A reflection on tragedy, and triumph
The changes that began on 9/12 have stretched into weeks, months, and years
By Art Hsieh
Anniversaries are very arbitrary dates, created by humans to signify meaning into an event. Birthdays, death days, weddings, the beginning of a business venture….we use the anniversary date to celebrate, mourn, acknowledge and reflect upon not only the event itself, but what has happened since that date, and at times, its impact on our lives.
This year marks the tenth anniversary of the 9/11 attacks that occurred in New York, Washington, D.C., Shanksville, Pa., and in the hearts and souls of good people all over the world. The changes that began on 9/12 have stretched into weeks, months, and years. We have sent American men and women into battle, and waged political and economic war with not only other countries and groups set on hurting our country, but also among ourselves. We have spent billions of dollars to prepare and protect our home soil against future attacks, and we are now required to train in the principles of mass casualty events and weapons of mass effect. Yet, at the very core of any anniversary are the raw emotions that are as indelible as any permanent marker of that day.
What were you doing when you found out? Unless you were a toddler, you probably remember. I was preparing to speak in front of an EMS educator conference audience in Pittsburg, Pa. when my hotel room phone rang. I said, "Hello?" and there was a brief silence. Then, "Turn on your TV. You're not going to believe what's on."
The caller's anxious tone made me turn on the television. The image of the North Tower of the World Trade Center on fire appeared as if it was a scene from a movie. Except, it wasn't.
Born in New York, I had grown up watching the Towers rising above the city during their construction. As a teenager, my first love and I exchanged a childhood kiss on the observation floor. As a father I had brought my wife and two young sons to the WTC so that they could also marvel out loud at how amazing it was to stand on top of the world.
Now it was on fire. And really, truly, in a heartbeat I knew that life would be different. I knew that many of my fellow EMS providers would be responding to what would be the worst day of their careers. For a few, very long minutes, alone in my hotel room, I prayed for their safety and for the safety of the individuals who were in the building. I cried. Then, the second plane hit the South Tower. I could hear people screaming out loud in the room next door. I remember feeling…numb, uncomprehending of what was happening.

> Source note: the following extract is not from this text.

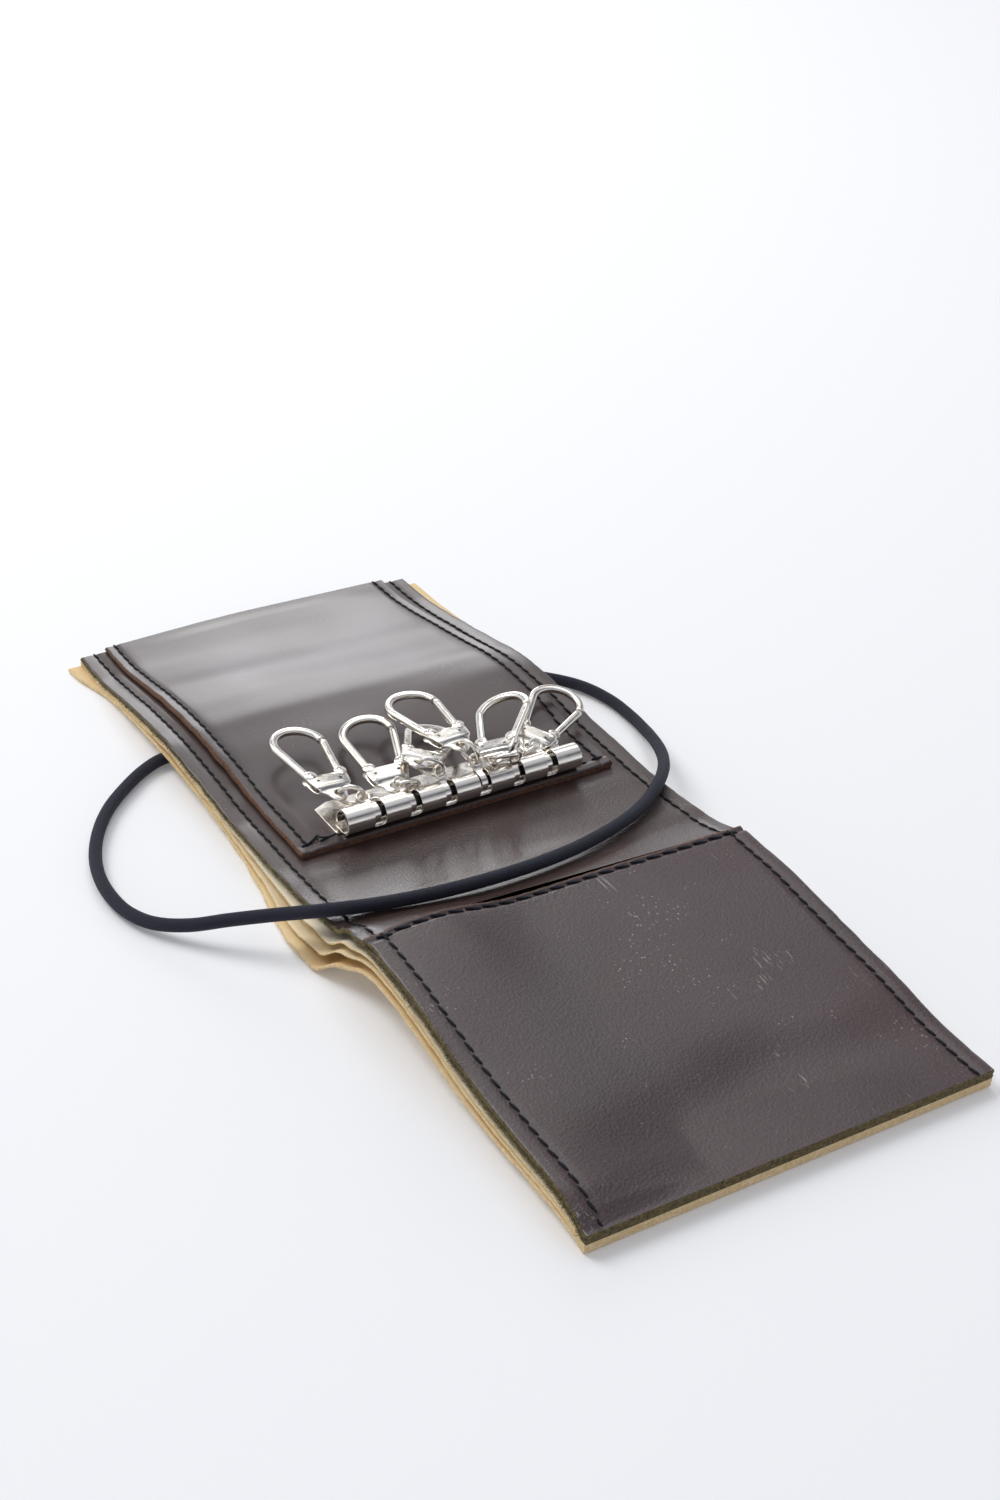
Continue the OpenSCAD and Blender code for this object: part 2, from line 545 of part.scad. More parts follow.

That morning turned into a long day. We worked on getting New York-based conference participants rental cars so they could hurry back to their communities. We planned how to manage the hundred plus attendees who suddenly were stranded because all planes were grounded. The hotel staff rolled a large television into the conference hall; throughout the day we watched the events unfold and felt the world change.
On that day we lost 42 EMS personnel, 343 firefighters, 60 police officers, and a total of 2819 individuals. Since then, I've tried to keep things in perspective, to give some sense of reality to the staggering, sudden loss of so many lives in so little time. Still, in quiet moments of reflection, my emotions still run the gamut.
I still mourn the loss. I feel for the survivors who have had to cope with the loss of a child, spouse, parent, or friend. I mourn for my fellow rescuers, who went to work that day, answering the call to respond, and never came back to the station. They weren't trying to be heroic– they simply did their jobs to the best of their ability, against an impossible situation.
I am still angry. I still haven't forgiven the individuals who killed nearly 3000 people in a myopic attempt to prove something. I'm not sure if I ever will. To cloak this event in the robes of religion or culture is an insult to those who cherish religion and the diversity of culture.
I am still motivated. Motivated to continue training those who have come into our profession so they may serve others. Motivated to make sure we know right from wrong. Motivated to contribute to the knowledge of the profession so that we are acknowledged to be professionals among our public safety peers.
And not least of all – I am proud. Proud at a couple of levels:
Proud to be in this profession. To our brothers and sisters who gave their lives that day, we'll never forget you. Thank you for your service.
Proud to be an American. In the days following 9/11, we came together in ways that I've not experienced before, or since. Yes, we have big issues to overcome, and we will never agree on everything. But, we do stand for freedom that allows us to innovate, debate, create, adapt and overcome. We are a resilient group. Hopefully, we can learn as well, so that the lessons of the past prepare us for the future.